Since my trips to Singapore always mark the starting of a year for me (because of Chinese New Year celebrations and vacations), I wanted to share this special time with my food blogging friends who have made me feel so welcomed in the food blogosphere, and to toast to a wonderful journey in food blogging together.
Here are some of the amazing girls I’ve met through blogging, and thank you dear friends for being you.
Jess, who runs both Feast with Me and On Sugar Mountain – who is currently suffering from New Jersey’s sub-zero temperatures and has to bear with my complaining about the Summer heat; and through whom I’ve been introduced to tons of new food literature, both for the stomach and the soul. We’ve both been through long-distance relationships, live away from our family, and love reading as much as writing – so many similarities despite living in completely different countries!

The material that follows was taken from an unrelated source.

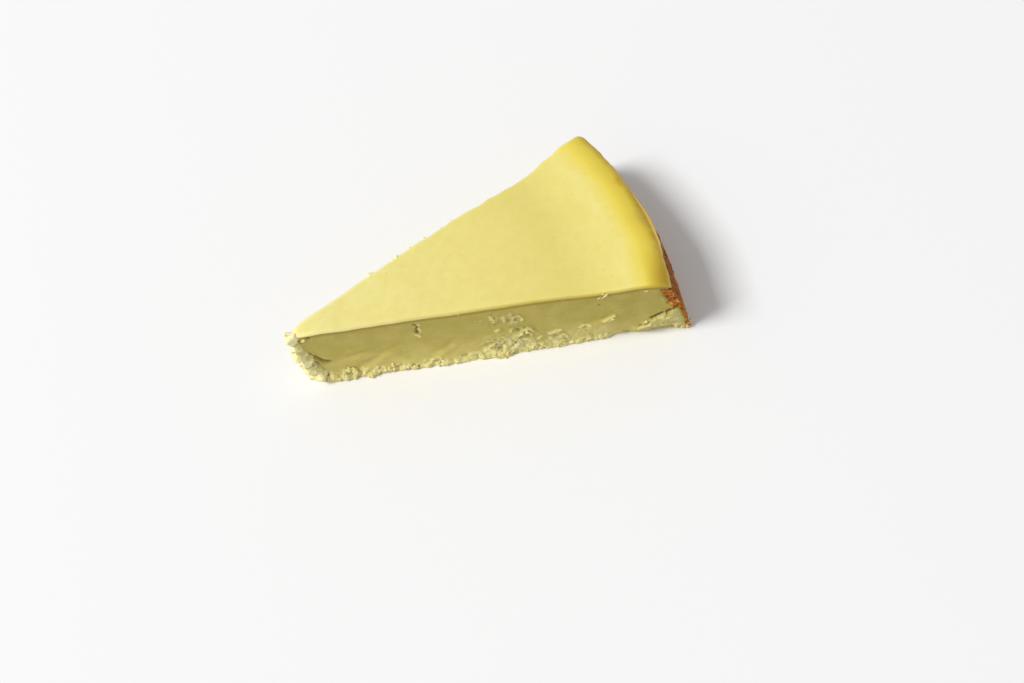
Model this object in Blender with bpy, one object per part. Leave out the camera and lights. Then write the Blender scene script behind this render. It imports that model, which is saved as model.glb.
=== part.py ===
"""A slice of baked matcha cheesecake: one wedge of a round cake, as one closed solid.

The wedge starts as a plain block whose sides are cut into a grid. Each grid point is then placed by
its share of the way from tip to rim, from front cut to back cut and from base to top, so the whole
form follows from the few sizes below. The same placing adds what the oven, the knife and the crumb
left on it: a top that sinks and rolls over at the rim, drag lines and torn patches on the cuts, a
broken tip and a crumbly foot.

The tip points to -X and the browned rim to +X. The front cut faces -Y, and the base lies on z = 0.
Sizes are in millimetres and angles in degrees. On a cut, a place is given as its distance from the
cake's axis and its height over the base.
"""
import math
from collections import namedtuple

import bmesh
import bpy
from mathutils import Vector, noise

# The round cake and the cut
BASE_RADIUS = 130.0         # rim wall at the base, as a 26 cm tin leaves it
RIM_RADIUS = 122.6          # rim wall at the top edge: the cake drew in as it cooled
WALL_BULGE = 0.8            # the wall swells a little between the two
RIM_SWELL = 1.0             # and the rim stands out a little past the middle of its arc
RIM_SWELL_AT = -4.0
RIM_SWELL_WIDTH = 5.5
SLICE_ANGLE = 31.6          # about a twelfth of the cake
CENTRE_HEIGHT = 27.8        # skin of the top over the base, near the middle of the cake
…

Min, who shares nutrition tips and yummy Korean recipes on Savor the Rainbow – somehow feels likes a good friend whom I’ve never met but certainly wish to. Maybe one day we can really sit down and have tea together, or better yet, like you said, cook together in the kitchen as we exchange stories, whether in Austin or Buenos Aires.

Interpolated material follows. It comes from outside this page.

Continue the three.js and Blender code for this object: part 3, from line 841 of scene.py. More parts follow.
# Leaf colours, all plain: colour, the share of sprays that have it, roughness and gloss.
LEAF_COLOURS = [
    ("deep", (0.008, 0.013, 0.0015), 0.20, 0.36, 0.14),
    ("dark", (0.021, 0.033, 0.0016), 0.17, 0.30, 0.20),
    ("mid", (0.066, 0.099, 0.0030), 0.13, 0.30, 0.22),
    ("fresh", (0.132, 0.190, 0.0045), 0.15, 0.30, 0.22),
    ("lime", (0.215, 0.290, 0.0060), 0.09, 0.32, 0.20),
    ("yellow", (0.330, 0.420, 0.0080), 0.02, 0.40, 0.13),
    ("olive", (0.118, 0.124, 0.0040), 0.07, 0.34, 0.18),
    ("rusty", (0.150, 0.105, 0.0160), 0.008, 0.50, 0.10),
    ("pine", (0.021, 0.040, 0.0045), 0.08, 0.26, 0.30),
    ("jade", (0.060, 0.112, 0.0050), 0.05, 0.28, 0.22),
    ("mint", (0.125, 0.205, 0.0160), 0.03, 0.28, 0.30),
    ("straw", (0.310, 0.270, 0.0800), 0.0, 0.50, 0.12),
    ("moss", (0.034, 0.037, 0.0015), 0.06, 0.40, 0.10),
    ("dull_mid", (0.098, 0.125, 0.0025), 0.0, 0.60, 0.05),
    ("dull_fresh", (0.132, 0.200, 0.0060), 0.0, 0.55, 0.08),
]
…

Irene, whose awe-inspiring photos on A Beautiful Day keep pushing me to better my photography, and whose love for beauty is demonstrated in every single post. Thank you Irene for being such an inspiration, and for sharing your life with us! And thank you of course, for being one of my first blogging friends!
Bella, who spices up our days over at One Sister’s Rant – who writes about her adventures with her dog, Roxy, from some country in Europe (I’m still trying to guess which!) and whose comments and posts always make you feel like she’s right here talking to you.
And of course, there are many others too, who leave comments, emails, messages, a constant encouragement for me to keep on writing, because writing essentially is reaching out to those who read.
Thank you all for being so absolutely wonderful! Let’s enjoy our journey together!
P.S. I’m going to try to blog as much as I can from Singapore, but if not, hang on right there, and I’ll be back soon!